Sarah Palin continued her frenzied blitz on the media Sunday, responding to a recent story in Politico which argues -- through numerous unnamed sources -- that the GOP establishment and other Republican presidential hopefuls will soon embark on a mission to dismantle the former Alaska Governor's credibility in the lead up to 2012.
"Politico, Mike Allen and Jim VandeHei, they're jokes. This is a joke to have unnamed sources tearing somebody apart limb by limb," Palin told Fox News's Greta Van Susteren Sunday. "If they would man up and if they would, you know, make these claims against me then I can debate them, I can talk about it, but to me they're making stuff up again."
Palin continued her barrage against the unnamed sources, saying, "And these are the brave people who want to lead the nation and run the world, huh? But they're not brave enough to put their name in an article."
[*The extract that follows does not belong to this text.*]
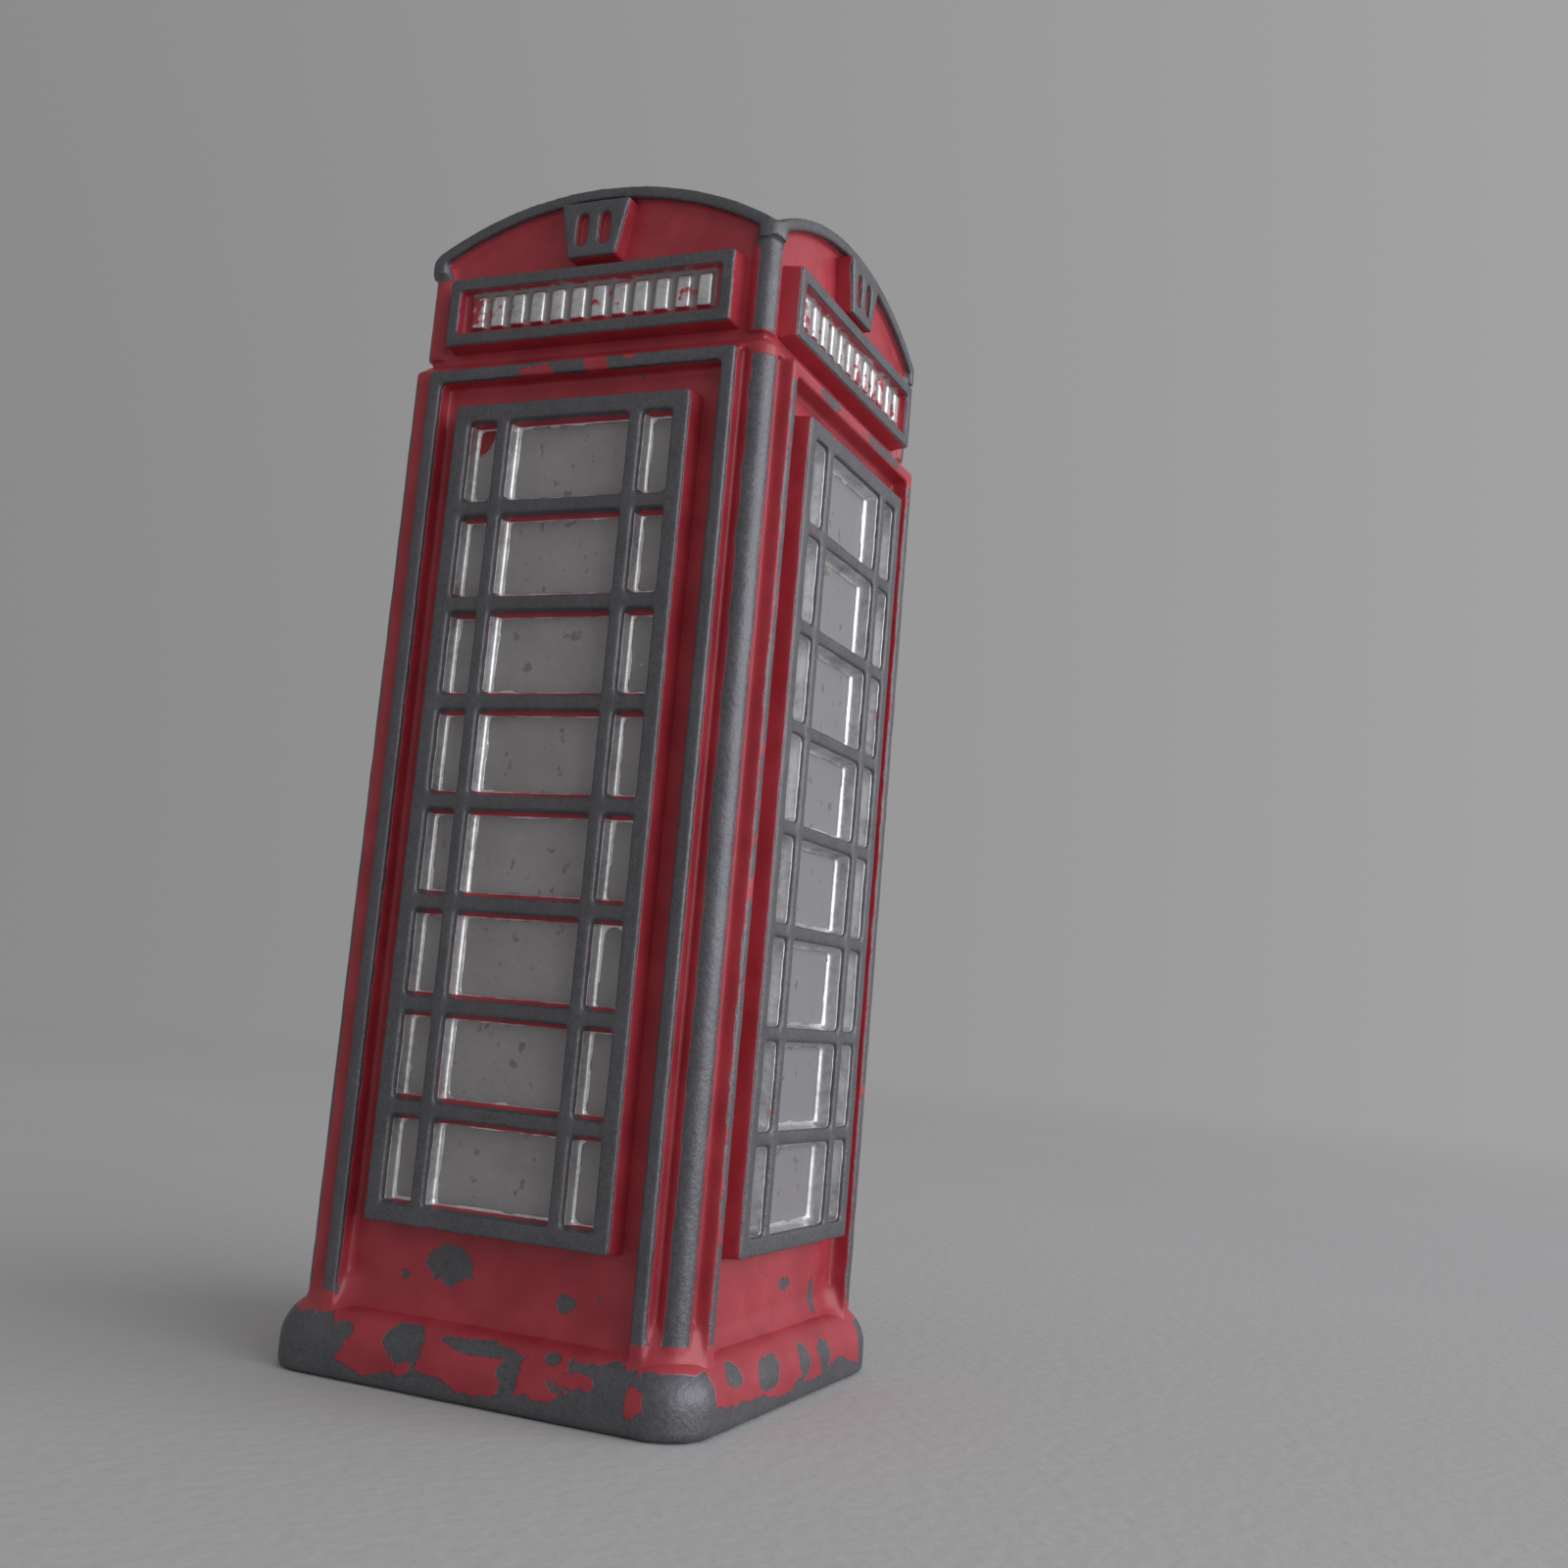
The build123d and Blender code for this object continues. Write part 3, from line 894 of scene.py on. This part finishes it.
def sign_finish():
    finish = Finish("worn_enamel_sign")
    ragged = finish.noise(0.6, 3) * 0.2
    slow = finish.noise(2.0, 2, shift=3.0)
    bare = (finish.out + ragged * 0.7 + slow * 0.1).above(sign_front - 0.14)
    middle = (sign_low.z + sign_high.z) / 2
    reach = slat_run / 2 + 0.55
    near_slats = (finish.z - middle - 0.15 + ragged).size().below(slat_height / 2 + 0.12)
    inside = (finish.aside + ragged).below(reach) * near_slats
    broken = (slow + finish.noise(0.6, 2, shift=8.0) * 0.9).above(-0.13, 0.06)
    silver = inside * broken * (finish.out + ragged * 0.5).below(sign_front - 0.2)
    # sunk floor of the sign, where the silver is made darker and duller
    low = finish.out.below(sign_front - sign_recess + 0.14, 0.06)
    return enamel_over_zinc(finish, bare, silver, low)


def keystone_finish():
    finish = Finish("worn_enamel_keystone")
    ragged = finish.noise(0.6, 3) * 0.3
    bare = (finish.out + ragged).above(badge_front - 0.22)
    return enamel_over_zinc(finish, bare)


def pane_finish():
    finish = Finish("silver_paint_panes")
    cloud = finish.noise(2.8, 3)
    grit = finish.noise(0.3, 3)
    smudge = finish.noise(0.8, 4, shift=2.0)
    near_middle = (finish.aside + cloud * 3.0).below(2.2, 0.4)
    spots = smudge.above(0.15, 0.03) * near_middle
    dusty = finish.noise(4.0, 1, shift=8.0).above(0.05, 0.1)
    red_dust = finish.noise(0.5, 3, shift=5.0).above(0.19, 0.03) * dusty
    stain = finish.chip("right", -2.0, 42.6, 1.3, 1.0) * 0.4
    corner = finish.chip("front", -5.9, 47.6, 1.2, 1.6, 0.2)
    base = finish.tint((cloud + grit * 0.4).above(0.0, 0.4), silver_dull, silver_clear)
    # painted shade: the panes on the right face, which the lamp lights, are darkened in colour
    base = finish.tint(finish.on("right") * 0.9, base, silver_shaded)
    base = finish.tint(spots * 0.5, finish.tint(stain, base, stain_yellow), stain_dark)
    colour = finish.tint((corner + red_dust * 0.4).least(1.0), base, red_deep)
    metallic = 0.25 - spots * 0.2 - corner * 0.25
    roughness = 0.55 + cloud * 0.12 + grit * 0.1
    return finish.surface(colour, metallic, roughness, grit * 0.02 + cloud * 0.03 - spots * 0.015)


def steel_finish(name, tone):
    finish = Finish(name)
    grit = finish.noise(0.25, 3)
    brushed = finish.noise(0.35, 3, stretch=(12, 0.5, 1))
    patches = finish.noise(3.5, 4, shift=6.0)
    rusted = (patches + grit * 0.25).above(tone, 0.06)
    colour = finish.tint((brushed + grit).above(0.0, 0.4), steel_dark, steel_pale)
    colour = finish.tint(rusted * 0.7, colour, rust)
    metallic = finish.mix(rusted, 0.9, 0.1)
    roughness = finish.mix(rusted, 0.38 + brushed * 0.3, 0.8)
    return finish.surface(colour, metallic, roughness, brushed * 0.015 + rusted * 0.02 * (grit + 1))


floor_radius = 4.0                     # metres
fade_middle = 300.0                    # distance at which the floor is half gone, and its spread, in mm
fade_spread = 230.0


def floor_finish():
    """Pale floor that thins away far from the object, so that no edge shows against the room."""
    finish = Finish("pale_floor")
    pebble = finish.noise(0.9, 2)
    colour = finish.tint(finish.noise(60.0, 2).above(0.0, 0.5), floor_dull, floor_clear)
    finish.surface(colour, 0.0, 0.9, pebble * 0.05)
    reach = (finish.x * finish.x + finish.y * finish.y).math("SQRT")
    finish.feed(reach.below(fade_middle, fade_spread), finish.shader.inputs["Alpha"])
    return finish.material


def room():
    """Soft pale surroundings, a little darker and warmer on the left."""
    world = bpy.data.worlds.new("room")
    world.use_nodes = True
    tree = world.node_tree
    split = tree.nodes.new("ShaderNodeSeparateXYZ")
    tree.links.new(tree.nodes.new("ShaderNodeTexCoord").outputs["Generated"], split.inputs[0])
    across = tree.nodes.new("ShaderNodeMapRange")
    across.inputs["From Min"].default_value = -1.0
    tree.links.new(split.outputs["X"], across.inputs["Value"])
    shade = tree.nodes.new("ShaderNodeMix")
    shade.data_type = "RGBA"
    shade.inputs[COLOUR_LOW].default_value = room_left
    shade.inputs[COLOUR_HIGH].default_value = room_right
    tree.links.new(across.outputs["Result"], shade.inputs[FACTOR])
    tree.links.new(shade.outputs[COLOUR_RESULT], tree.nodes["Background"].inputs["Color"])
    return world


def dress(item, material):
    item.data.materials.clear()
    item.data.materials.append(material)


# ---- pieces ----
plinth = mount(make_plinth(), "red_enamel_on_zinc", "plinth")
body = mount(make_body(), "red_enamel_on_zinc", "body")
roof = mount(make_roof(), "red_enamel_on_zinc", "roof")
back_panel = mount(turned(make_back_panel(), QUARTERS["back"]), "red_enamel_on_zinc", "back_panel")

window = make_window()
sign = make_sign()
keystone = make_keystone()
windows, signs, keystones = [], [], []
for side, degrees in QUARTERS.items():
    for pattern, made, word, node in (
        (sign, signs, "sign_casting_", "sign_"), (keystone, keystones, "keystone_", "badge_"),
    ):
        item = turned(copy_of(pattern), degrees)
        item.name = word + side
        made.append(mount(item, "red_enamel_on_zinc", node + side))
    if side != "back":
        item = turned(copy_of(window), degrees)
        item.name = "window_casting_" + side
        windows.append(mount(item, "red_enamel_on_zinc", "window_" + side))
for pattern in (window, sign, keystone):
    bpy.data.objects.remove(pattern)

for item, material in (
    (plinth, plinth_finish()), (body, body_finish()), (roof, roof_finish()),
    (back_panel, back_panel_finish()),
    (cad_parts["base_plate"], steel_finish("plate_steel", 0.12)),
    (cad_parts["base_rivets"], steel_finish("rivet_steel", 0.2)),
):
    dress(item, material)
for group, material in (
    (windows, window_finish()), (signs, sign_finish()), (keystones, keystone_finish()),
    ([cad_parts["panes_" + side] for side in ("front", "right", "left")], pane_finish()),
):
    for item in group:
        dress(item, material)

# ---- floor, light and camera ----
deselect()
bpy.ops.mesh.primitive_circle_add(vertices=96, radius=floor_radius, fill_type="NGON", location=(0, 0, 0))
floor = bpy.context.object
floor.name = "floor"
dress(floor, floor_finish())

bpy.context.scene.world = room()
bpy.context.scene.view_settings.view_transform = "Standard"


def area_light(name, place, aim, size, power, tint):
    data = bpy.data.lights.new(name, "AREA")
    data.shape = "RECTANGLE"
    data.size, data.size_y = size
    data.energy = power
    data.color = tint
    item = bpy.data.objects.new(name, data)
    bpy.context.collection.objects.link(item)
    item.location = place
    item.rotation_mode = "QUATERNION"
    item.rotation_quaternion = (Vector(aim) - Vector(place)).to_track_quat("-Z", "Y")
    return item


daylight = (0.95, 0.98, 1.0)
area_light(
    "window_light", place=(0.58, 0.0, 0.17), aim=(0, 0, 0.03), size=(0.95, 0.45), power=3.4, tint=daylight
)

# the camera stands close, with a strong perspective; places are in metres
camera_data = bpy.data.cameras.new("camera")
camera = bpy.data.objects.new("camera", camera_data)
bpy.context.collection.objects.link(camera)
camera_data.sensor_width = 36.0
camera_data.lens = 38.69
camera_data.clip_start = 0.005
camera_place = (0.04404, -0.0800, 0.01884)
camera_right = Vector((0.91504, 0.39450, 0.08411))
camera_up = Vector((-0.02244, -0.15840, 0.98712))
camera_back = -Vector((-0.40275, 0.90514, 0.13609))
axes = Matrix((camera_right, camera_up, camera_back)).transposed()
camera.matrix_world = Matrix.Translation(camera_place) @ axes.to_4x4()
bpy.context.scene.camera = camera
Then she returned to her invective to Politico:
"I don't think the paper that we just printed this article on, you know, it's not worth even wrapping my King Salmon in," Palin said. "I'll just ignore this crap."
"That's why I don't talk to some of these reporters who are a part of this yellow journalism world of not using named sources. I think it's very unprofessional," Palin continued. "I learned back in the day that who, what, when, where, why of journalism. You report that facts; you let other people decide what their opinion is going to be. So having unnamed sources in an article like this is very, very, disappointing, you know."
Earlier in the weekend Palin launched a separate two-pronged assault on both the media and her establishment detractors, particularly Karl Rove, who has agitated the conservative "grizzly" in the past weeks.
On Fox News Sunday, Palin laid into the media, blasting an Alaska-area CBS affiliate as "corrupt bastards." It has since been reported that the station, KTVA, is not owned by CBS, and that the recording in question, which hinted that reporters from the organization were plotting to fabricate negative press of GOP Senate candidate Joe Miller, was supposedly taken out of context.
Later, she said that Rove was incorrect in hypothesizing that her TLC television show would hurt her presidential image, arguing that Ronald Reagan had launched his political career after leaving a successful career as a big name on the silver screen.
Whatever the case, however, Palin's condemnation of the media Sunday evening seemed rather dire and absolute.
"It is unfair to Americans to not be able to trust what should be a cornerstone of our Democracy: a free press, a fair press. When we can't trust what it is they're reporting," Palin said on Fox News. "Where we are in the state of journalism is a extremely -- a scary place to be, a sad place to be."